[vfio-users] i440fx and recent AMD Crimson drivers

Joseph East eastyjr at gmail.com
Sun Apr 17 11:51:06 UTC 2016


Hi there,

This is another 'BSOD when installing AMD Crimson drivers under Windows' thread, but I've got a workaround for my scenario and I'm wondering how it can be improved as I think it is a bit of a cludge.

HOST
-----
Core i5 2500 w/ HD2000
Gigabyte Z77X-UD5H w/ bios F14
OpenSUSE 42.1 kernel 4.1.20-11, booting with UEFI
OpenSUSE KVM pattern (via YaST):
-libvirt 1.2.18.2
-virt-manager 1.2.1
-QEMU 2.3.1 

GUEST
-----
Execution via virt-manager
i440fx v2.3 based machine
Windows 8.1 booting with OVMF (Gerd Hoffmann repo)
Radeon R9 290 via vfio-pci
<vmport state=off> element removed

SCENARIO
-----
If you attach the R9 290 and its HDMI audio to the virtual machine via virt-manager, only a limited set of Crimson drivers successfully install under Windows within the VM. Since playing with KVM I'd had success with Crimson 15.12 through to 16.2 beta, but since 16.3+ I've only experienced BSODs upon driver installation via the standard AMD installer. This has also been the case on another test box running kernel 4.5 and QEMU 2.4 but I'll only reference the configuration above. 

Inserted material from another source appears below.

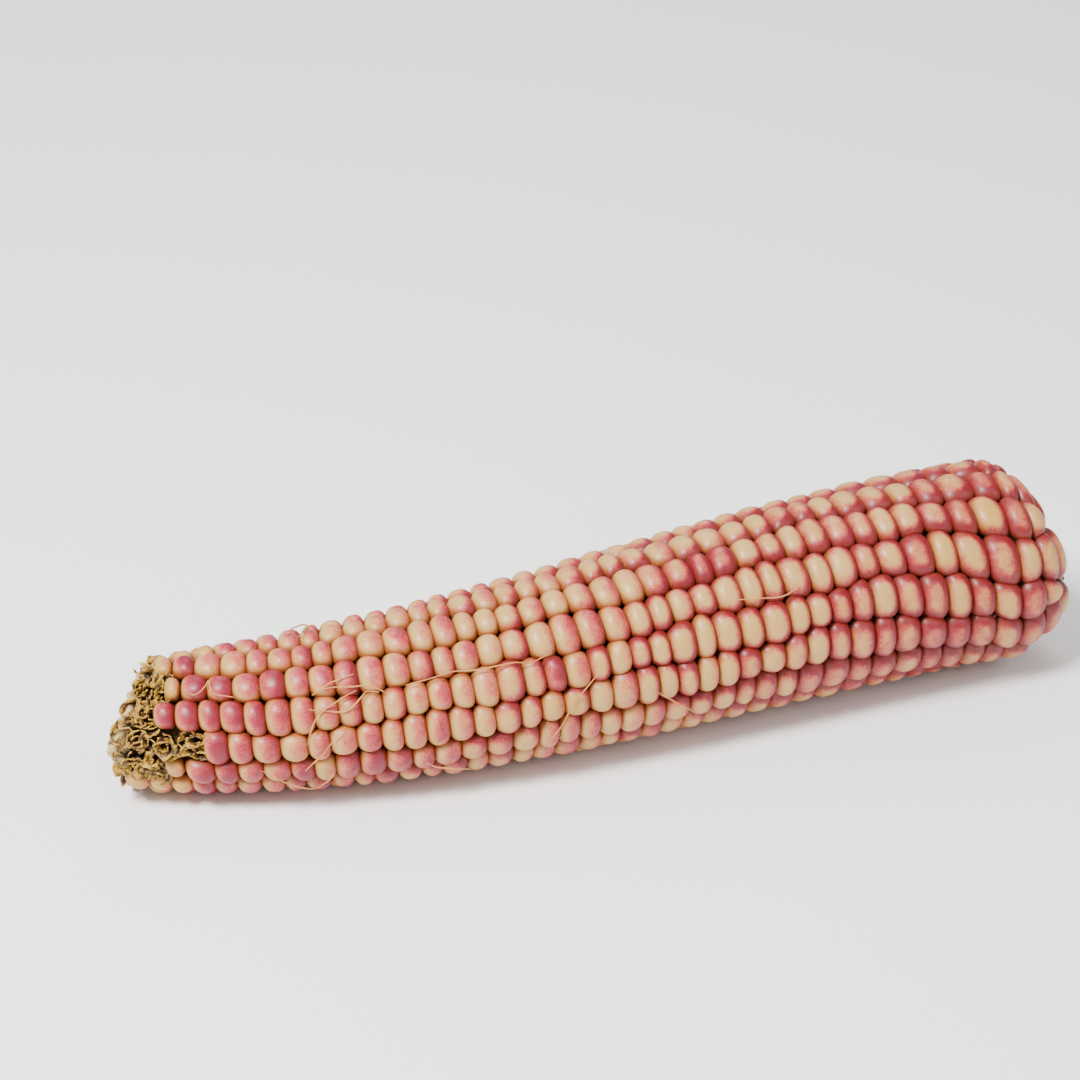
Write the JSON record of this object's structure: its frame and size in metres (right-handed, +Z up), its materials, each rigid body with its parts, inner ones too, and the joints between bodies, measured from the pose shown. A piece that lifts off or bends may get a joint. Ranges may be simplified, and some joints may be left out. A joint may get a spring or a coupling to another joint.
{
  "type": "ear of corn",
  "caption": "Ear of flint corn lying on its side: rows of rounded kernels round a cob that is bare at the tip and cut at the stalk end.",
  "frame": {"origin": "on the surface the ear lies on, under the middle of its box", "axes": "+X runs along the ear from its tip to its stalk end, +Z is up, and the ear bows a little towards -Y"},
  "size_m": [0.206, 0.0507, 0.0438],
  "materials": {
    "chaff": "matte, dry and papery",
    "seed_coat": "smooth glossy seed coat, cream flushed with rose"
  },
  "bodies": {
    "root": {"cob": "chaff", "kernels": "seed_coat"}
  },
  "joints": []
}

After searching around it appears people have had success (myself included) with the recent drivers, including 16.4.1 hotfix by attaching an ioh3420 pci-express root hub to the virtual machine, then manually assigning the video card to it. This is achieved by one of two methods

1) Use <qemu:commandline> to manually define the ioh3420 over pci and pass through the video card, for example
http://serverfault.com/questions/637644/debian-jessie-qemu-kvm-gpu-passthrough-to-windows-virtual-machine-guest-virt-man

Seems to work for both i440fx and Q35

2) Manually add the ioh3420 to the domain XML and bind the card to it, as per Stewart's post
https://www.redhat.com/archives/vfio-users/2016-January/msg00301.html

Seems to work only for Q35, the domain xml fails to validate under i440fx on both my machines.

The problem with 1) as Alex has said in other posts is that <qemu:arg> hides assigned devices from libvirt, so security tools such as virt-aa-helper don't know about the definitions and hence block access to say /dev/vfio. This can be worked around by running qemu as root and unconfining the virtual machine, but this is frowned upon.

I can get method 1) working under i440fx without having to modify QEMU permissions by assigning *only* the HDMI audio via virt-manager as usual and then assigning the GPU portion via virsh using <qemu:arg>. I'm assuming that this works because the HDMI audio, as it exists in the domain xml grants access to /dev/vfio with the QEMU defined portion piggybacking off it.

This seems like an ugly way to solve the problem, first by defining the hardware in two places so that the security tool can allow access to the required block device from virt-manager and secondly, attaching a pci-express root port via a pci port on an i440fx chipset.

Is there a neater way to get recent AMD Crimson drivers running under i440fx, assuming that an ioh3420 is required going forward?